A few years later, having shown some running promise myself, I was invited to the priests’ quarters one evening to watch a grainy VHS recording of Niall O’Shaughnessy taking on the world in the US Invitational Meet at the famous Madison Square Garden. Two weeks previously, Niall had run the second fastest time ever in the World for the mile – 3:55.4.  He was running against Dick Buerkle who had been dominant on the US Indoor circuit for a number of years. Niall sprinted away at the bell and won the 1500m in 3:39.8.  Niall was only 5’6”, but he had enormous grit and possessed a spectacular kick. It was a great achievement to win at the Garden as a college kid, and I immediately knew I wanted to follow Niall to Arkansas.

Niall was very fastidious and organized.  His whole life was planned in terms of decades and not weeks like the rest of us teenagers.  When John McDonnell, the legendary coach of the University of Arkansas, came to Adare to recruit him, it was Niall who laid out the conditions for him to accept a scholarship. He told John that while in school, education would come first and running second, and after graduation work would come first.  The quote from the forgotten Beatle – “when you don’t know were you are going, any road will get you there” did not apply to Niall O’Shaughnessy. He knew precisely where he was going and the exact road he would take.

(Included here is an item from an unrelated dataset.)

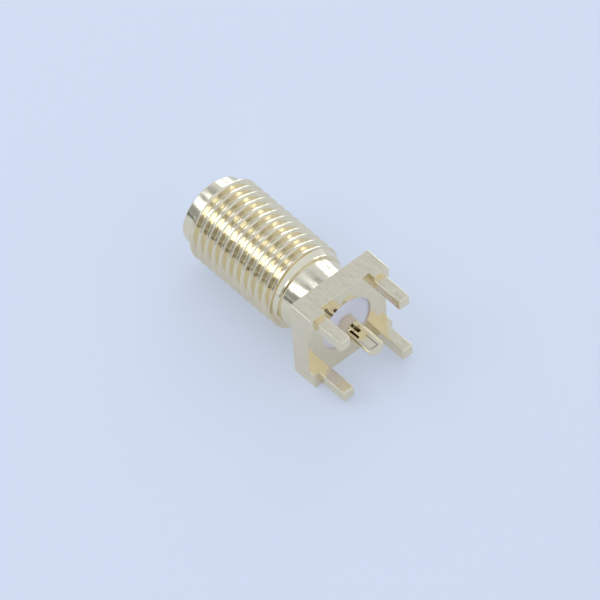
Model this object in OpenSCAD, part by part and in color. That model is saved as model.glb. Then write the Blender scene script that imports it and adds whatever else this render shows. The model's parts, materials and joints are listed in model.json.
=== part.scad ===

There has been much written about the demise or disappearance of Irish runners who go on scholarship to the US. Niall was not one of those for whom the experience was too demanding.  He graduated with a Bachelor’s of Science in civil engineering and subsequently attained a Master’s in environmental engineering. He had rare success too in his secondary pursuit of athletics. He was the youngest Irish Olympian in the Montreal Olympics at 20 years of age, competing in both the 800m and 1500m. He broke the Irish record for the 800m at age 19 with a time of 1:46.79. He ran the 2nd fastest time ever in the World for the indoor mile at age 21 and was runner-up in the NCAA Mile in both 1977 and 1978.  He held the European indoor record for the mile at 21.

His most spectacular performance may have been his 7th place finish behind the winner Henry Rono in the 1976 NCAA Cross Country Championships with a time of 28:43.16 for 10,000m.  Niall’s ability to focus and compartmentalize, something he likely learned in boarding school, helped him to juggle academics and athletics. He stayed on that road full of college distractions, while many others took detours.

In 1980, Niall was finishing his masters and also preparing for the 1500 at the Moscow Olympics.  He had run the qualifying time of sub 3:40. But he was faced with a dilemma. He had accepted a job with the State of Arkansas as an environmental engineer. President Jimmy Carter had announced that the US would boycott the Moscow Games over the Russian invasion of Afghanistan.  As Niall had declared to Coach McDonnell as a teenager – work comes first, running second, so Niall sided with his employer and declined the opportunity to line up for the 1500m in the Luzhniki Stadium. He never ran again.

Not many 24 year olds would walk away from that opportunity and ultimately turn their back on a burgeoning athletic career but Niall was different.  He was deliberate and even stubborn at times.  He would hold steadfast to a decision regardless of vocal input from others to take a different path.  His decision turned out to be prudent.  He had a wonderful 35 year career as a respected professional engineer.  He specialized in trouble shooting water quality issues at major plants and mills. He was regularly called on to assess and create remediation plans after possible contaminating run-offs.  Additionally, plant managers relied on Niall to project-manage any clean up required and identify shortcomings in the plant’s operations.

Niall was a success in both his primary and secondary objectives in life, but he was still one of the warmest and most caring people I have ever met. Lately, when we would talk, he was more interested in my far less worrisome health issues than his own frightening predicament. He was reliable and steady; somebody who always had your back.. Niall had a very strong moral compass. He was keenly aware of who he was and what he stood for. He believed that a good life would be rewarded.

He knew where he was going, even at the end.